A timeline provided as part of the request indicates the work could be completed within 10 days after approval is granted, barely in time for the Memorial Day holiday. 

However, an email from Keller sent at the end of the day May 11, in response to the city’s request, questioned if doing the work would actually make the city more vulnerable to a future storm. Keller’s email did not offer a response to the city’s request one way or the other but asked for clarification on several points raised in the city’s application. 

“The proposed removal of sand/reduction of the elevation of existing dunes seems counterintuitive to shore protection efforts,” Keller wrote to the city. 

She pointed out that any sand removed from the dune would have to be eventually replaced to mitigate those effects and stated the DEP continues to have concerns over the city’s “alternative analysis” discrediting other methods the DEP prefers to solve the safety concerns without further damaging what’s left of the dunes. 

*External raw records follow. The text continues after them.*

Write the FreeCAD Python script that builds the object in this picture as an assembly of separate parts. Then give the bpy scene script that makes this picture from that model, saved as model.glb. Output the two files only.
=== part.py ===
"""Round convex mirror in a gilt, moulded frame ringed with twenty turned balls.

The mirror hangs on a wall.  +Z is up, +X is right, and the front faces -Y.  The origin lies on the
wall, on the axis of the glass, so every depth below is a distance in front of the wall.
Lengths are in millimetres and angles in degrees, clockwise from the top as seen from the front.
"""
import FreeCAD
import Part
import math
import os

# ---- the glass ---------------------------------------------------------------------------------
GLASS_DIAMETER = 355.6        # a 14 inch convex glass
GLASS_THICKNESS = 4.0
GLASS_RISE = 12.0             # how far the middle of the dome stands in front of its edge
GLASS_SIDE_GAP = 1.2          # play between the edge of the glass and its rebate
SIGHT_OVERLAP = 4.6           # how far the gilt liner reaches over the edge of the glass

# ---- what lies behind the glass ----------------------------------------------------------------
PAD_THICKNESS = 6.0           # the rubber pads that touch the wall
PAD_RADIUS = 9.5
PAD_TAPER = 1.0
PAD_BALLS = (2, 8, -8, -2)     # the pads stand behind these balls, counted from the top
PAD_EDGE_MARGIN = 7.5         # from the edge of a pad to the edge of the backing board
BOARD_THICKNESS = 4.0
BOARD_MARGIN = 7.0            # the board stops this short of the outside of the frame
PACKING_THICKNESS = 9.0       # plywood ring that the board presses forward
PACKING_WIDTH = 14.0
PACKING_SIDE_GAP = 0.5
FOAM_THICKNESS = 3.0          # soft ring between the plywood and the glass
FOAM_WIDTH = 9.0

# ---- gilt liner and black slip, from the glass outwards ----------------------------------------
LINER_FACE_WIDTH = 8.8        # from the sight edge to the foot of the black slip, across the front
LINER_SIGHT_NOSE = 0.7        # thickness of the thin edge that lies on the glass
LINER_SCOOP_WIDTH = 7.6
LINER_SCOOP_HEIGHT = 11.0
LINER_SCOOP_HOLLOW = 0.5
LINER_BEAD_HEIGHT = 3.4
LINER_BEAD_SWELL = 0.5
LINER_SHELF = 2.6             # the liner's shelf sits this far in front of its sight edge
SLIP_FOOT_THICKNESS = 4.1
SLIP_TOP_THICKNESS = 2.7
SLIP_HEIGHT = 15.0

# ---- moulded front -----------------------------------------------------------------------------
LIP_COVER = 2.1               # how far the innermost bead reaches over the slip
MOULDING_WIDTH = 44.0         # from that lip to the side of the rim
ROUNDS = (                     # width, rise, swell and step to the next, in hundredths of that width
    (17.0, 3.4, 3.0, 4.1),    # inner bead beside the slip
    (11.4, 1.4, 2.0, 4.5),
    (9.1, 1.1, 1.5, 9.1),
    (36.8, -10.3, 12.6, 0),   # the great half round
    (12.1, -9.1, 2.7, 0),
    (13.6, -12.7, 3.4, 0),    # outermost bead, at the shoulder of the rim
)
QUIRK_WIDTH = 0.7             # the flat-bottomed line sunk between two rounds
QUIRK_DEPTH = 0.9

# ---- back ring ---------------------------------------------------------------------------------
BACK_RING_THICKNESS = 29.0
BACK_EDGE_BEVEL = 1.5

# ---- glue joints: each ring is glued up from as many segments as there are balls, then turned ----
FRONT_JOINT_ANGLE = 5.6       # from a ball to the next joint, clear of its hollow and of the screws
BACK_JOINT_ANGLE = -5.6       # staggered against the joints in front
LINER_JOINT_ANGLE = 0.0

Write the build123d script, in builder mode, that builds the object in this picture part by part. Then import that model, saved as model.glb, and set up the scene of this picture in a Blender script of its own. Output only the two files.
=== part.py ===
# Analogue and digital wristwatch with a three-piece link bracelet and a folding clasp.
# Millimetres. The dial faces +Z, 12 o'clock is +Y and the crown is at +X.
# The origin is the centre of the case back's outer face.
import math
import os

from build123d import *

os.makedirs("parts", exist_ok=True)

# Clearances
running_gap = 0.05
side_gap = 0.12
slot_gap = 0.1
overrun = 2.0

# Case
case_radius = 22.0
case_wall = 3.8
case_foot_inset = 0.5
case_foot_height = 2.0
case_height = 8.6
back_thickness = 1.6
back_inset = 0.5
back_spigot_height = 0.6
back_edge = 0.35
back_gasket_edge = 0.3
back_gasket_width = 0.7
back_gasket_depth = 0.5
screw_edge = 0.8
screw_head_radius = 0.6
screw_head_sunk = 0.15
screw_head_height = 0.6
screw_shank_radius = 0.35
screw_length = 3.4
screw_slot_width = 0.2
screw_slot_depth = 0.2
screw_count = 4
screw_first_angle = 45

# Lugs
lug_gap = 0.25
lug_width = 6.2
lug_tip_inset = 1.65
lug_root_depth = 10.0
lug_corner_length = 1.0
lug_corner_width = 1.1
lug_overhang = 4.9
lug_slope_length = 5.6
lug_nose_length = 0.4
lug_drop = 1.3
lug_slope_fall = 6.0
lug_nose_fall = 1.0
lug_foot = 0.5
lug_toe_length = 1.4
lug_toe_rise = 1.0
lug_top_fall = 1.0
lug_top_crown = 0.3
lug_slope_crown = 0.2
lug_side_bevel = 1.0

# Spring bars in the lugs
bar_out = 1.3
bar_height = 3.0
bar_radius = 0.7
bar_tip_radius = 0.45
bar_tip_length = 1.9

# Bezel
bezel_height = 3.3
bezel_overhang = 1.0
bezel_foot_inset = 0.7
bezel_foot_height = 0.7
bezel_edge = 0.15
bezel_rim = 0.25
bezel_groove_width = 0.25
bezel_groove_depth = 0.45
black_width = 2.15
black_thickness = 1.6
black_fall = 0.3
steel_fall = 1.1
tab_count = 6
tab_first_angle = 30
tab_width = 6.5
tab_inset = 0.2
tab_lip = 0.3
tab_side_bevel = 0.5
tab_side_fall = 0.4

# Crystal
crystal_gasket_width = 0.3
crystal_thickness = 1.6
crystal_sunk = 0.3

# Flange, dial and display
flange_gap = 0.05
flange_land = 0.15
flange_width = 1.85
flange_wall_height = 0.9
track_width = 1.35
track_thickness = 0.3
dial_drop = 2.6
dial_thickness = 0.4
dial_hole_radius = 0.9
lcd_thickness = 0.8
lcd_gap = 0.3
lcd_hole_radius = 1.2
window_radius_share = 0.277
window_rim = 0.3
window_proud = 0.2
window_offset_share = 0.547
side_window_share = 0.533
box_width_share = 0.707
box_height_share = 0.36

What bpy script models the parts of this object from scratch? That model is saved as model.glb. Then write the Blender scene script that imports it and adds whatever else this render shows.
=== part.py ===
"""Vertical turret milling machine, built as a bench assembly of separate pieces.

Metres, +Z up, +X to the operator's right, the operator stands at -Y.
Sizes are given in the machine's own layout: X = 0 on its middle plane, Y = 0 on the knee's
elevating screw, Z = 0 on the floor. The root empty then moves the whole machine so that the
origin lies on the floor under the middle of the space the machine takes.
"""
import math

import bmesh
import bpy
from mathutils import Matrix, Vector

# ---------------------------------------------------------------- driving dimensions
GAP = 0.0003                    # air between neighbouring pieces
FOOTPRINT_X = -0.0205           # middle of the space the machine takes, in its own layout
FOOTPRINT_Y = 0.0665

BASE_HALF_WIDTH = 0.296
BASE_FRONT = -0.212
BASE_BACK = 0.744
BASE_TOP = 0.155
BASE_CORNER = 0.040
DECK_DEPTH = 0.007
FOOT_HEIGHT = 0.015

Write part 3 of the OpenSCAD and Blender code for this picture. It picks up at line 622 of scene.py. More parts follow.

In addressing the alternatives, the city provides various reasons it feels they are impractical. For example, the city says trucking in sand from mines or other inland sources would cost eight times as much as what it is proposing and logistically could not be completed before Memorial Day. 

The city said it also cannot bulldoze sand from the lower part of the beach up to reinforce the dune because of the lack of sand reserves existing on the beaches, and further points out there is insufficient time to truck sand down from the beaches of neighboring municipalities. 

The DEP’s email requests specific responses from the city to various questions, setting a deadline of May 12, in the spirit of working on an accelerated timeline in light of the approaching season.  

According to the North Wildwood city clerk’s office, no response had been provided by the city as of the morning of May 15. 

The two sides are due back in front of Superior Court Judge Michael J. Blee May 22, where the DEP’s motion to dismiss a $21 million counterclaim brought against them by North Wildwood will likely be heard.